Pope owned a large number of patents relating to bicycles, tricycles, and similar vehicles, which it licensed to Gormully. The license agreement provided that Gormully could make bicycles of 52-inch size and larger, "of certain grades, style, and finish," to be sold at a specified price, and that Gormully, even after termination of the license, "would not manufacture, sell, or deal in bicycles, tricycles, or velocipedes containing certain features or devices covered by certain other patents" and would not "directly or indirectly, dispute or contest the validity of said letters patent."

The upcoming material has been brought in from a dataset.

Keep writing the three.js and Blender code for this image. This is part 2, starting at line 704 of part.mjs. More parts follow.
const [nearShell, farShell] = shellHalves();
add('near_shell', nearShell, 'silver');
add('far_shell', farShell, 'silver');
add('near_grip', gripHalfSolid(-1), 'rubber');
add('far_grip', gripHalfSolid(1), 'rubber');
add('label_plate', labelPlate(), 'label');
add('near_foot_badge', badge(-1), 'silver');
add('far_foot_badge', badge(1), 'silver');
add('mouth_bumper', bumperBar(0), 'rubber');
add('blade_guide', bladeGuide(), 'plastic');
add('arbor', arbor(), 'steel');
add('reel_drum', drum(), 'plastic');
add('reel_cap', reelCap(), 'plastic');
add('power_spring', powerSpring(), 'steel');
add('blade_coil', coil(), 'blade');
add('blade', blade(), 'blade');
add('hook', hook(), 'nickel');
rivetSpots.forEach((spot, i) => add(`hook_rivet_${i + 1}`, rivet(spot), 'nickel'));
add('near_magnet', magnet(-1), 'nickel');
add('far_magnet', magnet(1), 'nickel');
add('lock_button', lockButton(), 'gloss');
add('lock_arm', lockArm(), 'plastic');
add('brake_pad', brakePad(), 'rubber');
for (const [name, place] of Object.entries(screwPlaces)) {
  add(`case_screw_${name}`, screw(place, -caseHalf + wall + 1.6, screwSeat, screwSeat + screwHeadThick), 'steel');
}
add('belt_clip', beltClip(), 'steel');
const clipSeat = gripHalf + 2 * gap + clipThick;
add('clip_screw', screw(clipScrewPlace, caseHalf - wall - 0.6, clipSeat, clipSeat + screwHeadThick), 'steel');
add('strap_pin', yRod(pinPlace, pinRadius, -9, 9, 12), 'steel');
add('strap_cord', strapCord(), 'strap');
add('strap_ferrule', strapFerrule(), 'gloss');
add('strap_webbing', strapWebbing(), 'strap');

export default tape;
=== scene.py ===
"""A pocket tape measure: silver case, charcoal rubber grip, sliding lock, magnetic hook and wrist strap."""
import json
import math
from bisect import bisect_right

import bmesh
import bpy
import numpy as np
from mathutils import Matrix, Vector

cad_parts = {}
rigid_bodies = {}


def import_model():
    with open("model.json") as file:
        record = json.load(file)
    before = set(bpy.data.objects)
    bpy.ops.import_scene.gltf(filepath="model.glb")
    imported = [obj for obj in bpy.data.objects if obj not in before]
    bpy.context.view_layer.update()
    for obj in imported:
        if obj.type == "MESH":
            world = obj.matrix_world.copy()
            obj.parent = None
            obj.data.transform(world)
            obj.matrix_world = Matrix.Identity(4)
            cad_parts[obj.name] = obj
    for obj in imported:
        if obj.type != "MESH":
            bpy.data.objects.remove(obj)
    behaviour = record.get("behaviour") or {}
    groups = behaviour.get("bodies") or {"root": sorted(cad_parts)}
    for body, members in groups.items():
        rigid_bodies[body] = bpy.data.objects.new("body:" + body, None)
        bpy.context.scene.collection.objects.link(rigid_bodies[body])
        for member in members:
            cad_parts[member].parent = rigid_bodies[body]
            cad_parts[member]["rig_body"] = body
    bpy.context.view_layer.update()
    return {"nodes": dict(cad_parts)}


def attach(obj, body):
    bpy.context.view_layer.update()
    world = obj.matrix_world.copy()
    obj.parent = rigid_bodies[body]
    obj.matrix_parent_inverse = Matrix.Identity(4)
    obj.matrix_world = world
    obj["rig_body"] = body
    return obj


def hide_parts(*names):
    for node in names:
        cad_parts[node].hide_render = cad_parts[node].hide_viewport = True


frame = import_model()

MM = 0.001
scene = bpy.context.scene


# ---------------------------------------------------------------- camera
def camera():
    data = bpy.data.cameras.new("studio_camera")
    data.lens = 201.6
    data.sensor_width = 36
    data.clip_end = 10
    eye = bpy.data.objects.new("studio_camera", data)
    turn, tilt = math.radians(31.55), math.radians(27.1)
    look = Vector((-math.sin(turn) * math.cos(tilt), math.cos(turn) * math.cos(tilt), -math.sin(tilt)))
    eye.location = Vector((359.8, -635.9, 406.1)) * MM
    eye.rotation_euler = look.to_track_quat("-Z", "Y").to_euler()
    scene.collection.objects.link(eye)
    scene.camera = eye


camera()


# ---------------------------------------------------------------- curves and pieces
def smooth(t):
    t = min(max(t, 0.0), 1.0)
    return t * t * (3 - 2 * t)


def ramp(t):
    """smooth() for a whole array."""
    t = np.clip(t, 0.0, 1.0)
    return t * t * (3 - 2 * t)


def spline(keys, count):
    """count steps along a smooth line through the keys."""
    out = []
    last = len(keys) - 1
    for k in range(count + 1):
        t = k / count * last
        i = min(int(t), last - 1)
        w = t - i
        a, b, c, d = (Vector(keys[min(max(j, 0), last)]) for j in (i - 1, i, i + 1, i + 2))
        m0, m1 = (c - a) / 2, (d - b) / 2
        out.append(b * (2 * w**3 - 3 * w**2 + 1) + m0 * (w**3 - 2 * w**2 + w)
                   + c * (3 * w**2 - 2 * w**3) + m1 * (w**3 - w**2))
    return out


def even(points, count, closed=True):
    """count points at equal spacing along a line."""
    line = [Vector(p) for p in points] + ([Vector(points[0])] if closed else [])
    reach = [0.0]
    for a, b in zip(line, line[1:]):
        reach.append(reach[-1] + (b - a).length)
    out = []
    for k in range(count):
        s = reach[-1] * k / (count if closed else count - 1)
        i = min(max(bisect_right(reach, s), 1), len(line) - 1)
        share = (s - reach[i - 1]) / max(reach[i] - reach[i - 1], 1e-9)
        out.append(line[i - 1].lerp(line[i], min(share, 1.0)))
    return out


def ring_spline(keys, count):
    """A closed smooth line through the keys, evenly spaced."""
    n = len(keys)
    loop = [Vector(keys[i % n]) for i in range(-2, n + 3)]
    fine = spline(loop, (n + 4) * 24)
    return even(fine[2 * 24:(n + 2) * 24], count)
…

Gormully later violated the contract by "constructing bicycles of a kind prohibited by the contract," and Pope sued for an injunction compelling Gormully not to make the prohibited bicycles. The trial court refused relief. It stated:
We think there can be no doubt that this contract, if enforced according to its letter and spirit, would act oppressively and unjustly upon this defendant. . . . [T]his contract seems to be so oppressive, and so unjust and inequitable in its terms, and so contrary to sound public policy, that it ought not to be enforced in a court of equity.
Pope then appealed to the Supreme Court.

==Ruling of Supreme Court==

Justice Brown delivered the unanimous opinion of the Court.

The Court stated the general principle as to freedom of contract as follows: "Ordinarily the law leaves to parties the right to make such contracts as they please, demanding, however, that they shall not require either party to do an illegal thing, and that they shall not be against public policy or in restraint of trade." Gormully argued, however, that this contract is objectionable as a restraint of trade, because it was "an attempt to fetter the defendant from importing or making bicycles, in which he might otherwise have a perfect right to deal, and thus foreclose himself from the ability to earn an honest living in his chosen calling." The Court said that it saw the real question as "whether the defendant can estop himself from disputing patents which may be wholly void, or to which the plaintiff may have no shadow of title."

The Court then turned to the public policy at stake here: "It is as important to the public that competition should not be repressed by worthless patents, as that the patentee of a really valuable invention should be protected in his monopoly." That factor, together with what the Court perceived as the oppressiveness to the defendant of the contract, led the Court to conclude that "we are clearly of the opinion that it [the contract] is of such a character that the plaintiff has no right to call upon a court of equity to give it the relief it has sought to obtain in this suit."